→ Prompt: Give again only the lines beginning with the one that contains "seat_rod_nut();" and ending with the one that contains "cad_parts[node].hide_render = cad_parts[node].hide_viewport"; include both of those lines.

→ Given information:
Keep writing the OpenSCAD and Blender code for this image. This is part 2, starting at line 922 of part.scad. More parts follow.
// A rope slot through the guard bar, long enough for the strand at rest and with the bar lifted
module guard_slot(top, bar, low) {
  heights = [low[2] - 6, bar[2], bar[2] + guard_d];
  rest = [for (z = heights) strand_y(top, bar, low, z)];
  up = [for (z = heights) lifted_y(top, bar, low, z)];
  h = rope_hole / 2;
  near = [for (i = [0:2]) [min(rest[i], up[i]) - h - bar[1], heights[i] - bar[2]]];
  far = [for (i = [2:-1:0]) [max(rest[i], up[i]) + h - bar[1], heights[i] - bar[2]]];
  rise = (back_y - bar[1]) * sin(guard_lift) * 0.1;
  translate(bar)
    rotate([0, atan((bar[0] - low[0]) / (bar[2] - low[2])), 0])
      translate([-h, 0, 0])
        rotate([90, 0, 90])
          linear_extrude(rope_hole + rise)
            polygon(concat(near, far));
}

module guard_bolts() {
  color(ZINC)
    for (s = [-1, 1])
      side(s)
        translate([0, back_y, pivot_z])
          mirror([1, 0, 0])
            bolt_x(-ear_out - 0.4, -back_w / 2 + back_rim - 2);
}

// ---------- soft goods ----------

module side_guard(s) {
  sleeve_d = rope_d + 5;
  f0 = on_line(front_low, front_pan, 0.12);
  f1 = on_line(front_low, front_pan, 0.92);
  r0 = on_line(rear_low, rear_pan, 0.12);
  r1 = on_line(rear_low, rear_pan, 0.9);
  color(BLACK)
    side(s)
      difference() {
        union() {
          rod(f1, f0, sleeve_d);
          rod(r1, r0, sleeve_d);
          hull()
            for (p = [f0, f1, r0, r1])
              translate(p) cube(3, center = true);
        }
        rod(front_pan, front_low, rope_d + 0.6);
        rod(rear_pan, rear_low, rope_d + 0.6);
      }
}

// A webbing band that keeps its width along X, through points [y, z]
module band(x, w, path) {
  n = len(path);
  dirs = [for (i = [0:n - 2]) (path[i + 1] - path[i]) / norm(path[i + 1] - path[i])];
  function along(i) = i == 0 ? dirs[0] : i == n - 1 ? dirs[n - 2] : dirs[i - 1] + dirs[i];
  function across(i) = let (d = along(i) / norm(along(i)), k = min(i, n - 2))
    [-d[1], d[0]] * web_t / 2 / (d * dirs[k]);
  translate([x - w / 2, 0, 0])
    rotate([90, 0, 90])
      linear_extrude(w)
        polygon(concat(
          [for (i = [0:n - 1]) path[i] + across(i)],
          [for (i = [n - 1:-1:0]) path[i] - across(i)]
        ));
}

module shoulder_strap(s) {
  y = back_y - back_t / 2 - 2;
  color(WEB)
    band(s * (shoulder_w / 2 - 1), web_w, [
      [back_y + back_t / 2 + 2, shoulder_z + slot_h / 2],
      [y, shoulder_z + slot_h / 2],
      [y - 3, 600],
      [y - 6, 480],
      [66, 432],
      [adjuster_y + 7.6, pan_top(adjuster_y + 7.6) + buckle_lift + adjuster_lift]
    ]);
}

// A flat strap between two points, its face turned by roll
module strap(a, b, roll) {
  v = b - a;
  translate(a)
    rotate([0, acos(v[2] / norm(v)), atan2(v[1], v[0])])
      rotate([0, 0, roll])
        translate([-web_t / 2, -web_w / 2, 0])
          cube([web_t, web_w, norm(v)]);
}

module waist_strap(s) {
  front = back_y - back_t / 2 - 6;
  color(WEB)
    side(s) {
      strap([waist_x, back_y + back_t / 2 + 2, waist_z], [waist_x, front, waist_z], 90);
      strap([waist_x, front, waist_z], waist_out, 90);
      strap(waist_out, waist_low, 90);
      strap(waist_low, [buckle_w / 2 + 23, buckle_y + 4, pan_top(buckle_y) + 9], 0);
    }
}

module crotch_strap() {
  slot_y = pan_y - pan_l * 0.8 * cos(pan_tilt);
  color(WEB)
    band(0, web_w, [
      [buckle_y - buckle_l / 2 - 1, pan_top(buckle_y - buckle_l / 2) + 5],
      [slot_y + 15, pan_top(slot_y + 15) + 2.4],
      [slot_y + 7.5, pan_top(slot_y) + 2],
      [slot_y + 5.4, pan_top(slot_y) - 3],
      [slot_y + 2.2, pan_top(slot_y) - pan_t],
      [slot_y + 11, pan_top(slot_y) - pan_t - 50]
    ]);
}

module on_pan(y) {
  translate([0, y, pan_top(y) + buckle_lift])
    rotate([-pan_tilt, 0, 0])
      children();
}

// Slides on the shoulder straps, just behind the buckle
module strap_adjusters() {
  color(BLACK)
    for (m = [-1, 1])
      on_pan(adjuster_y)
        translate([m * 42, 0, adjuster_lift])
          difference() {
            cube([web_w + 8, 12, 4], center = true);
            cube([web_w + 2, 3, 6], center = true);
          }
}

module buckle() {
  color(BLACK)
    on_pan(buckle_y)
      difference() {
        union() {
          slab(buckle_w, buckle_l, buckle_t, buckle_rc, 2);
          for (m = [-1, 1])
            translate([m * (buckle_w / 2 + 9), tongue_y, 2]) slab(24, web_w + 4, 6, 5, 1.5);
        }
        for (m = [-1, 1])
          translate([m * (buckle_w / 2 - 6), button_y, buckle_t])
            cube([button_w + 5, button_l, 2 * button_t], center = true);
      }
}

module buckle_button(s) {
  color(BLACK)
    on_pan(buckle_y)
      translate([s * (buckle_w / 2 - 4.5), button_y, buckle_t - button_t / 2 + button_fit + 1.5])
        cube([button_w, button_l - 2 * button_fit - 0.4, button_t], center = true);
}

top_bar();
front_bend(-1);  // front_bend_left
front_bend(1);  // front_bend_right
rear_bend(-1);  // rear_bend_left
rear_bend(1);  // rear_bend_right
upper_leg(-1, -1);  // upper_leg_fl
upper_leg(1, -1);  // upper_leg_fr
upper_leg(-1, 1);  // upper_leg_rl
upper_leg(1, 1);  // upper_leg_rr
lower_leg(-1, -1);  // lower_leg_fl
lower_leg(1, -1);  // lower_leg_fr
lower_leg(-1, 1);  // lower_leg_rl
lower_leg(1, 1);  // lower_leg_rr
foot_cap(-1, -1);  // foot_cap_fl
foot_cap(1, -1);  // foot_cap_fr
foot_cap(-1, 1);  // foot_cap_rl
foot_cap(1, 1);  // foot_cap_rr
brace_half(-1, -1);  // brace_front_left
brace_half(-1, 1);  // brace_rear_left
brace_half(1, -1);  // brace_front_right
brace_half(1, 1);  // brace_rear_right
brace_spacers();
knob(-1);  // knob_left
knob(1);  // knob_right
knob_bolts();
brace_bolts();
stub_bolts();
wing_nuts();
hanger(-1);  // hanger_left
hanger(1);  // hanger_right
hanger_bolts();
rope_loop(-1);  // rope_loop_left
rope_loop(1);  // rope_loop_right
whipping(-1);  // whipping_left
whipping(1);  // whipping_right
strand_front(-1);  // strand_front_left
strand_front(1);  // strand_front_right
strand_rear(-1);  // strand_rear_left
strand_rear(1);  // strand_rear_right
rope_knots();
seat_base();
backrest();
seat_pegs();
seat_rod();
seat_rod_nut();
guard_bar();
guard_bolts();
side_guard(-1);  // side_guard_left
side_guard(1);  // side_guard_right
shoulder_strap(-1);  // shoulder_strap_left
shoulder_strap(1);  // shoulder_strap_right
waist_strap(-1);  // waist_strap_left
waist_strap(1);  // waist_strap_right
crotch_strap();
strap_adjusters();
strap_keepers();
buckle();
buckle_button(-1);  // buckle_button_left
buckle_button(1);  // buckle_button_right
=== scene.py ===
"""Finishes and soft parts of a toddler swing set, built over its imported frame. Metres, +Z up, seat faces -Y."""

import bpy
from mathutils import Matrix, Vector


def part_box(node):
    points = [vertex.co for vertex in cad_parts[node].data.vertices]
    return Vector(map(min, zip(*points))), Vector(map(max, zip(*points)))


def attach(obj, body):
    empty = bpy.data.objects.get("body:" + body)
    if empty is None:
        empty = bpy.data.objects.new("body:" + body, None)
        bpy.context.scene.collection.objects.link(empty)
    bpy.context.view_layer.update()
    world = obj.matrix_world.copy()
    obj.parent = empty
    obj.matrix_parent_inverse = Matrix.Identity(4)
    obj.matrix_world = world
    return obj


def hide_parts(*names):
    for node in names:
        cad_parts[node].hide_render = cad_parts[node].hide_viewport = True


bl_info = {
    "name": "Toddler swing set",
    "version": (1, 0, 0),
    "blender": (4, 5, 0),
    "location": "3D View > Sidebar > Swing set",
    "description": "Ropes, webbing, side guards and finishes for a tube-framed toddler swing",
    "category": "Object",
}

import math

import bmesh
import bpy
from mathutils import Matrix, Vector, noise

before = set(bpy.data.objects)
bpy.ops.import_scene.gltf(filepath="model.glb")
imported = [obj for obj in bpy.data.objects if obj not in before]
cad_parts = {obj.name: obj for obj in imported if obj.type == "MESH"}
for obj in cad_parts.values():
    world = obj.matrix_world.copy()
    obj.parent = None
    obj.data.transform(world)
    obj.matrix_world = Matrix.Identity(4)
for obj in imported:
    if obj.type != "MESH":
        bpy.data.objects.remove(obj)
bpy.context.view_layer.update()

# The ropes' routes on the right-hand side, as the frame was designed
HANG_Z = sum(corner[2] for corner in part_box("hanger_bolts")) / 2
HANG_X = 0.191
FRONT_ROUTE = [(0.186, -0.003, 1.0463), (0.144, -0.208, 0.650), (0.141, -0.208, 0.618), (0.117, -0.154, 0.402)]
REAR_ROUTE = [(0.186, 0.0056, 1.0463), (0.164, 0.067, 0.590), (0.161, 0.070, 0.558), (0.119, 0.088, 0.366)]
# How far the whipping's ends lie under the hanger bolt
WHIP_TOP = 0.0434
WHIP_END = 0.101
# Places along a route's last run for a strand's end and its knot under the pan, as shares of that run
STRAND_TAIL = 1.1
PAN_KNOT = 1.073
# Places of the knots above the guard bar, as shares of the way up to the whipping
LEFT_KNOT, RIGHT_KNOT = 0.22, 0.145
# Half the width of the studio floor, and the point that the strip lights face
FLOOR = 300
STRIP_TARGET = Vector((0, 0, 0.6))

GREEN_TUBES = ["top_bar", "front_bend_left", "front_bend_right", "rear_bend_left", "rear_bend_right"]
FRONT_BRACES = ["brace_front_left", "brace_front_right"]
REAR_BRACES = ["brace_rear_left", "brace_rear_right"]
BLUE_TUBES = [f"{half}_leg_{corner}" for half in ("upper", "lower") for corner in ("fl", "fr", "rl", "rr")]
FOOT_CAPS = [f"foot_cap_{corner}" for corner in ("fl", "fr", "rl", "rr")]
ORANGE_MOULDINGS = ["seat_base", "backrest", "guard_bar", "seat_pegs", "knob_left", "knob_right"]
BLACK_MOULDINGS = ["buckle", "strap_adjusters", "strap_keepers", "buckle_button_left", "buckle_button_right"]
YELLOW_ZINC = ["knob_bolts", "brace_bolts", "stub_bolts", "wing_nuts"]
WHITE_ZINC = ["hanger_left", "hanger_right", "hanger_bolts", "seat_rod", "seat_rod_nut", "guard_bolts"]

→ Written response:
seat_rod_nut();
guard_bar();
guard_bolts();
side_guard(-1);  // side_guard_left
side_guard(1);  // side_guard_right
shoulder_strap(-1);  // shoulder_strap_left
shoulder_strap(1);  // shoulder_strap_right
waist_strap(-1);  // waist_strap_left
waist_strap(1);  // waist_strap_right
crotch_strap();
strap_adjusters();
strap_keepers();
buckle();
buckle_button(-1);  // buckle_button_left
buckle_button(1);  // buckle_button_right
=== scene.py ===
"""Finishes and soft parts of a toddler swing set, built over its imported frame. Metres, +Z up, seat faces -Y."""

import bpy
from mathutils import Matrix, Vector


def part_box(node):
    points = [vertex.co for vertex in cad_parts[node].data.vertices]
    return Vector(map(min, zip(*points))), Vector(map(max, zip(*points)))


def attach(obj, body):
    empty = bpy.data.objects.get("body:" + body)
    if empty is None:
        empty = bpy.data.objects.new("body:" + body, None)
        bpy.context.scene.collection.objects.link(empty)
    bpy.context.view_layer.update()
    world = obj.matrix_world.copy()
    obj.parent = empty
    obj.matrix_parent_inverse = Matrix.Identity(4)
    obj.matrix_world = world
    return obj


def hide_parts(*names):
    for node in names:
        cad_parts[node].hide_render = cad_parts[node].hide_viewport = True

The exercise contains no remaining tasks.